Apostates have their own association of those oriented and aligned against the Church. They take comfort with like-minded fellows who can leave the Church, but can't seem to leave it alone. They look for reasons to project the same ill will and dishonesty with which they self-justify their sin, and look to their condemning body as an oppressor rather than as the anchor protecting them from a raging sea of worldly forces driving them away from the plan of happiness. They feel inwardly miserable, no matter how much they try to hide it, and like the master they (hopefully temporarily!) list to obey, are seeking that others may be miserable like unto themselves. It oozes out of them despite themselves, and the distortions they resort to as a means of counter-attack to make themselves feel justified in their dissociation from the Church is evidence of their inner rage, as well as of its unfoundedness. The problem is that, ultimately, their logic is circular. The hypothesis of ill-will seems to confirm itself at every turn, because when all you've got is a "The Church is judgmental and oppressive" hammer, every new policy or reason for doubt looks like a "they're the ones that should be excommunicated" nail. The hypocrisy is instructive: by taking every opportunity to twist the truth to attempt to condemn followers of Christ as un-Christian, apostates demonstrate a truly proud, holier-than-thou condescension. The irony, however, is that the true love and happiness they are missing out on is found among those who demonstrate, through a willingness to forgive and forget, that fellowship with those called to be "saints" is only an act of repentance away--which is the same condition Christ's salvation is predicated upon for us all.

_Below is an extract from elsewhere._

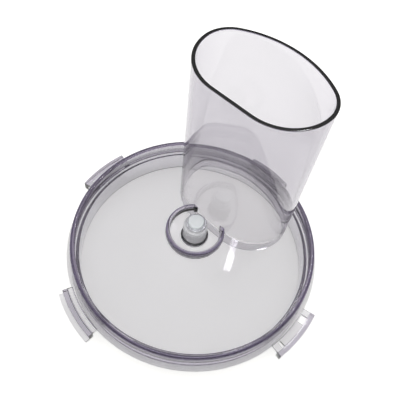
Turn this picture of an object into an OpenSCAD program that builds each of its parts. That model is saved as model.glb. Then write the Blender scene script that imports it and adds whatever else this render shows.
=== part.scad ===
// Clear bowl lid of a food processor, with its feed tube and spindle bearing.
// Z is up and the spindle axis is the Z axis. Z = 0 is the lower edge of the skirt,
// which is what the lid stands on. The feed tube stands on the +Y side.
// All lengths are in millimetres and all angles in degrees.

/* [Rim and skirt] */
// Outer radius of the rim wall at its top
rim_r = 95; // [78:1:116]
// Height of the rim's top above the lower edge of the skirt
rim_h = 32.5; // [27:0.5:40]
// Radius of the round bead along the top of the rim
bead_r = 2.2; // [1.8:0.1:2.6]
// Thickness of the rim wall and of the skirt
wall_t = 2.5; // [2:0.1:3]
// How far the foot of the rim wall leans out from its top
rim_draft = 0.6; // [0:0.1:1]
// How far the flange reaches out past the rim's radius
flange_out = 4; // [3:0.5:6]
// Height of the flange's seat above the lower edge of the skirt
flange_z = 15.8; // [12:0.1:18]
// Thickness of the flange at its root
flange_t = 3; // [2:0.1:4]
// Thickness of the flange at its edge
flange_edge_t = 1.4; // [1:0.1:2]
// How far the skirt's outer face lies inside the rim's radius
skirt_inset = 3.3; // [3:0.1:5]

/* [Plate] */
// Thickness of the domed plate
plate_t = 2.5; // [2:0.1:3]
// Height of the plate's middle above the plate's edge
dome_rise = 8.4; // [6:0.1:11]
// How far the plate's edge lies below the top of the rim
plate_drop = 1; // [0.6:0.1:1.8]

/* [Hub well] */
// Outer radius of the bead round the hub well
hub_r = 22.4; // [18:0.1:27]
// Radius of the round bead on top of the well's wall
hub_bead_r = 1.65; // [1.3:0.05:2]
// Height of the hub bead's top above the middle of the plate
hub_lift = 4.4; // [3:0.1:6]
// Depth of the well's floor below the hub bead's top
well_depth = 7.7; // [6:0.1:10]
// Thickness of the well's wall and floor
well_t = 2.4; // [2:0.1:3]

/* [Feed tube] */
// Distance from the spindle axis to the tube's front wall
tube_front = 15.5; // [14:0.5:20]
// Gap between the tube's back wall and the outside of the rim
tube_rim_gap = 14.4; // [11:0.1:18]
// Half of the length of the tube's flat front wall
tube_flat = 14.7; // [10:0.1:18]
// Radius of the tube's two front corners, seen from above
tube_front_r = 34.1; // [28:0.1:41]
// Radius of the tube's two back corners, seen from above
tube_back_r = 23.8; // [18:0.1:29]
// Thickness of the tube's wall
tube_t = 2.5; // [2:0.1:3]
// Height of the tube's mouth above the top of the rim
tube_h = 136; // [100:1:164]
// How far the tube's lower end hangs below the top of the rim
tube_hang = 8.7; // [7:0.1:10]

/* [Locking lugs] */
// How far the lugs reach out past the rim's radius
lug_out = 13.3; // [12:0.1:16]
// Half of the angle that a lug takes up
lug_half_angle = 11.4; // [9.6:0.1:14]
// How far the keyed front lug is turned away from the front
key_angle = 13.2; // [6:0.1:16]
// Thickness of a lug's outer wall
lug_wall_t = 3.9; // [3:0.1:5]
// Thickness of a lug's top
lug_top_t = 2.5; // [2:0.1:3]
// How far a lug's top lies below the top of the flange's edge
lug_drop = 0.3; // [0.2:0.1:0.6]
// Height of a lug's lower edge above the lower edge of the skirt
lug_low_z = 9; // [7:0.1:10]
// Half of the angle of the window through a lug's top
window_half_angle = 8.6; // [7:0.1:9.4]
// Distance across the window, from the lug's outer wall towards the flange
window_w = 4.9; // [4:0.1:5]
// Width of the ledge left between the window and the lug's outer wall
window_ledge = 0.3; // [0.2:0.1:0.6]
// Half of the angle of the hook below the window
hook_half_angle = 6.1; // [4:0.1:6.6]
// Height of the hook below the window
hook_h = 2.5; // [2:0.1:3]
// How far the keyed lug's outer wall lies inside those of the other lugs
key_inset = 2.3; // [1:0.1:3]
// Width of the finger lip on the keyed lug
lip_w = 3.4; // [2:0.1:4]
// Thickness of the finger lip
lip_t = 2.4; // [1.6:0.1:3]

/* [Spindle bearing] */
// Radius of the bore that the disc spindle turns in
bore_r = 4; // [3:0.1:5]
// Thickness of the bearing bush's wall
bush_t = 1.8; // [1.4:0.1:2.4]
// Radial gap between the bush and the sleeve
bush_gap = 0.05; // [0.02:0.01:0.1]
// Play of the bush along its axis, above and below
end_play = 0.3; // [0.2:0.05:0.5]
// Height of the bush's crown above the retaining ring
crown_h = 2.1; // [1:0.1:4]
// Thickness of the bush's closed top
crown_t = 3; // [2:0.1:5]
// Thickness of the bush's thrust flange
thrust_t = 1.6; // [1.2:0.1:2.4]
// How far the thrust flange reaches out past the bush's wall
thrust_w = 2.8; // [2:0.1:3.6]
// Thickness of the boss sleeve's wall
sleeve_t = 3.25; // [2.6:0.05:4]
// Height of the sleeve's shoulder above the well's floor
sleeve_h = 12.8; // [9:0.1:16]
// Thickness of the sleeve's neck above the shoulder
neck_t = 1.65; // [1.2:0.05:2.2]
// Height of the sleeve's neck above the shoulder
neck_h = 2.1; // [1:0.1:3]
// How far the sleeve's foot flange reaches out past its wall
foot_w = 1.6; // [1:0.1:4]
// Thickness of the sleeve's foot flange
foot_t = 2; // [1.5:0.1:3]
// Width of the retaining ring
ring_w = 2; // [1.2:0.1:2.6]
// Thickness of the retaining ring
ring_t = 1.2; // [0.8:0.1:1.6]

/* [Hidden] */
$fn = 96;

clear_tint = [0.80, 0.79, 0.86, 0.45];
sleeve_tint = [0.72, 0.73, 0.76, 0.8];

// cuts run this far past the faces that they open, and joined shapes overlap by as much
past = 1;
// the largest share of the tube's depth that its front and back corners can take up
corner_share = 0.96;
// the smallest share of that depth that they take up, so that a deep tube stays oval
corner_least = 0.80;

// rim and skirt
skirt_r = rim_r - skirt_inset;
flange_r = rim_r + flange_out;
step_z = flange_z + wall_t;

// bead along the rim, and the plate as a shallow dome that starts inside it
bead_c = [rim_r - bead_r, rim_h - bead_r];
plate_edge_z = rim_h - plate_drop;
bead_end = 180 - asin((plate_edge_z - bead_c[1]) / bead_r);
plate_r = bead_c[0] + bead_r * cos(bead_end);
dome_r = (plate_r * plate_r + dome_rise * dome_rise) / (2 * dome_rise);
dome_z = plate_edge_z + dome_rise - dome_r;
plate_mid_z = plate_edge_z + dome_rise;
dome_steps = 12;
arc_steps = 10;
corner_steps = 16;
back_steps = 10;

// hub well
hub_top_z = plate_mid_z + hub_lift;
well_r = hub_r - 2 * hub_bead_r;
well_floor_z = hub_top_z - well_depth;

// sleeve, bush and ring: one round another
bush_r = bore_r + bush_t;
sleeve_bore_r = bush_r + bush_gap;
neck_r = sleeve_bore_r + neck_t;
sleeve_r = sleeve_bore_r + sleeve_t;
foot_r = sleeve_r + foot_w;
thrust_r = bush_r + thrust_w;
ring_r = bush_r + ring_w;

// sleeve, bush and ring: one above another
sleeve_foot_z = well_floor_z - well_t - foot_t;
shoulder_z = well_floor_z + sleeve_h;
neck_z = shoulder_z + neck_h;
ring_z = neck_z + end_play;
crown_z = ring_z + ring_t + crown_h;
bush_foot_z = sleeve_foot_z - end_play - thrust_t;

// feed tube, as seen from above: a flat front and a curved back, joined by round corners
tube_back = rim_r - tube_rim_gap;
tube_low_z = rim_h - tube_hang;
tube_top_z = rim_h + tube_h;

// lugs: three that match and one that is keyed
lug_r = rim_r + lug_out;
lug_top_z = flange_z + flange_edge_t - lug_drop;
plain_lugs = [0, 90, 180];
key_lug = -90 - key_angle;

// Points along an arc about c, from one angle to another
function arc(c, r, from, to, steps) =
    [for (i = [0:steps]) let (a = from + (to - from) * i / steps) c + r * [cos(a), sin(a)]];

// The same points, mirrored in the Y axis and in reverse order
function mirrored(points) =
    [for (i = [len(points) - 1:-1:0]) [-points[i][0], points[i][1]]];

// Height of the plate's top at a distance r from the spindle axis
function dome_at(r) = dome_z + sqrt(dome_r * dome_r - r * r);

// Section of the feed tube, drawn a distance `inset` inside its outer face
module tube_section(inset = 0) {
    depth = tube_back - tube_front;
    corners = tube_front_r + tube_back_r;
    fit = max(corner_least * depth / corners, min(1, corner_share * depth / corners));
    front_r = tube_front_r * fit;
    back_r = tube_back_r * fit;
    front_c = [tube_flat, tube_front + front_r];
    back_c = [front_c[0] + front_r - back_r, front_c[1]];
    // the curved back touches both back corners and reaches the tube's full depth
    to_back = front_c[1] - tube_back;
    curve_r = (back_r * back_r - back_c[0] * back_c[0] - to_back * to_back) / (2 * (to_back + back_r));
    curve_c = [0, tube_back - curve_r];
    meet_a = atan2(back_c[1] - curve_c[1], back_c[0]);
    half = concat(
        arc(front_c, front_r - inset, -90, 0, corner_steps),
        arc(back_c, back_r - inset, 0, meet_a, corner_steps),
        arc(curve_c, curve_r - inset, meet_a, 90, back_steps)
    );
    // a point that two arcs share is kept once, and so is the one on the Y axis
    shared = [corner_steps + 1, 2 * corner_steps + 2];
    right = [for (i = [0:len(half) - 1]) if (i != shared[0] && i != shared[1]) half[i]];
    left = mirrored([for (i = [0:len(right) - 2]) right[i]]);
    polygon(concat(right, left));
}

// Half section of the whole moulding, round its outline from the skirt's lower edge
module lid_profile() {
    step_r = rim_r - wall_t;
    hub_bead_c = [hub_r - hub_bead_r, hub_top_z - hub_bead_r];
    floor_low_z = well_floor_z - well_t;
    outer_r = well_r + well_t;
    top = [for (i = [1:dome_steps]) plate_r + (hub_r - plate_r) * i / dome_steps];
    under = [for (i = [0:dome_steps]) outer_r + (step_r - outer_r) * i / dome_steps];
    polygon(concat(
        [[skirt_r - wall_t, 0], [skirt_r, 0], [skirt_r, flange_z], [flange_r, flange_z],
         [flange_r, flange_z + flange_edge_t], [rim_r + rim_draft, flange_z + flange_t]],
        arc(bead_c, bead_r, 0, bead_end, arc_steps),
        [for (r = top) [r, dome_at(r)]],
        arc(hub_bead_c, hub_bead_r, 0, 180, arc_steps),
        [[well_r, well_floor_z], [sleeve_r, well_floor_z],
         [sleeve_r, floor_low_z], [outer_r, floor_low_z]],
        [for (r = under) [r, dome_at(r) - plate_t]],
        [[step_r, step_z], [skirt_r - wall_t, step_z]]
    ));
}

// A sector of a ring, centred on the +X axis
module ring_sector(half_angle) {
    rotate([0, 0, -half_angle]) rotate_extrude(angle = 2 * half_angle) children();
}

// A lug with a window in its top and a hook below it, inside its outer wall
module plain_lug() {
    inner_r = lug_r - lug_wall_t;
    difference() {
        ring_sector(lug_half_angle) {
            translate([flange_r - past, lug_top_z - lug_top_t])
                square([lug_r - flange_r + past, lug_top_t]);
            translate([inner_r, lug_low_z]) square([lug_wall_t, lug_top_z - lug_low_z]);
        }
        ring_sector(window_half_angle)
            translate([inner_r - window_w, lug_top_z - lug_top_t - past])
                square([window_w - window_ledge, lug_top_t + 2 * past]);
    }
    ring_sector(hook_half_angle)
        translate([inner_r - window_w, lug_low_z]) square([window_w + past, hook_h]);
}

// The keyed lug: no window, and a lip for the finger along its lower edge
module key_lug() {
    outer_r = lug_r - key_inset;
    inner_r = outer_r - lug_wall_t;
    ring_sector(lug_half_angle) {
        translate([flange_r - past, lug_top_z - lug_top_t])
            square([outer_r - flange_r + past, lug_top_t]);
        translate([inner_r, lug_low_z]) square([lug_wall_t, lug_top_z - lug_low_z]);
        translate([outer_r - past, lug_low_z]) square([lip_w + past, lip_t]);
    }
}

// Moulded lid: domed plate, rim, flange, skirt, hub well and lugs
module lid_body() {
    color(clear_tint)
    difference() {
        union() {
            rotate_extrude() lid_profile();
            for (angle = plain_lugs) rotate([0, 0, angle]) plain_lug();
            rotate([0, 0, key_lug]) key_lug();
        }
        translate([0, 0, tube_low_z - past])
            linear_extrude(rim_h + dome_rise + hub_lift + 2 * past - tube_low_z) tube_section();
    }
}

// Feed tube: a pipe through the plate, open at both ends
module feed_tube() {
    color(clear_tint)
    translate([0, 0, tube_low_z])
        linear_extrude(tube_top_z - tube_low_z)
            difference() {
                tube_section();
                tube_section(tube_t);
            }
}

// Sleeve that stands in the well's floor and guides the bush
module boss_sleeve() {
    color(sleeve_tint)
    rotate_extrude()
        difference() {
            union() {
                translate([0, sleeve_foot_z]) square([foot_r, foot_t]);
                translate([0, sleeve_foot_z]) square([sleeve_r, shoulder_z - sleeve_foot_z]);
                translate([0, sleeve_foot_z]) square([neck_r, neck_z - sleeve_foot_z]);
            }
            translate([0, sleeve_foot_z - past])
                square([sleeve_bore_r, neck_z - sleeve_foot_z + 2 * past]);
        }
}

// Bearing bush: a thimble with a thrust flange at its open lower end
module spindle_bush() {
    color("white")
    rotate_extrude()
        difference() {
            union() {
                translate([0, bush_foot_z]) square([bush_r, crown_z - bush_foot_z]);
                translate([0, bush_foot_z]) square([thrust_r, thrust_t]);
            }
            translate([0, bush_foot_z - past])
                square([bore_r, crown_z - crown_t - bush_foot_z + past]);
        }
}

// Ring pressed on the bush above the sleeve's neck
module retaining_ring() {
    color("dimgray")
    rotate_extrude() translate([bush_r, ring_z]) square([ring_r - bush_r, ring_t]);
}

lid_body();
feed_tube();
boss_sleeve();
spindle_bush();
retaining_ring();
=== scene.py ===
"""Clear food processor lid: its looks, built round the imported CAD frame."""
from math import asin, atan2, cos, pi, radians, sin, sqrt, tan

import bmesh
import bpy
from mathutils import Matrix, Vector


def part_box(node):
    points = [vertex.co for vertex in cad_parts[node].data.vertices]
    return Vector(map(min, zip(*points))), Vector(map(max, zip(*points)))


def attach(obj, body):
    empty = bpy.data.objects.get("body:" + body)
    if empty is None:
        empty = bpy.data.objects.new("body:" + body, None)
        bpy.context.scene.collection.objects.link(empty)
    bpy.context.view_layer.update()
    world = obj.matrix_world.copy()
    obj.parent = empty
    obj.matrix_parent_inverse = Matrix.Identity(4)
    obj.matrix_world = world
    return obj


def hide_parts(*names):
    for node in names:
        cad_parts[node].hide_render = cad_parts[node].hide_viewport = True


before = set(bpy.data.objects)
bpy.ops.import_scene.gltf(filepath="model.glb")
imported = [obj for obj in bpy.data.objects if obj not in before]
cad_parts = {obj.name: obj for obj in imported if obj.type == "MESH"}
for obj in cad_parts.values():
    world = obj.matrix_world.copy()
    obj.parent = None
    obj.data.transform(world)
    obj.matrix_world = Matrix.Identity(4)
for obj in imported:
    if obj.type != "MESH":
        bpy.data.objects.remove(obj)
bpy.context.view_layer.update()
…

p.s. My wife just read this over, and I'm inclined to make a final remark based on her astuteness, on which I place great confidence. Here's the remark: I've written all this from a pretty odd perspective. I've been writing as if my audience is both inside and outside, as if they understand that I'm looking at institutional policy issues as such, and leaving aside the elephant-in-the-room doctrinal issue that this is not a mere social club, and not a mere committee of leaders making choices. This is the Church of Jesus Christ. I believe the Lord leads it. His laws are eternal, and our rewards can be just as eternal when we live up to them and become more like Him. His Church is not only designed by Him, but led by Him through revelation to prophets. In other words, although society may shift underneath, and draw concerns to the surface that weren't there before, the concerns are not pressures that the Church responds to, but rather the impetus for asking more specific questions of the Lord. When policy like this comes down, it literally comes down--from an infallible heavenly communication link. He's not responding to pressure, he's answering a prayer for guidance. If it's unclear in the previous paragraphs, let me make it so here: I know God guides His Church by speaking through a prophet. He has spoken in this instance.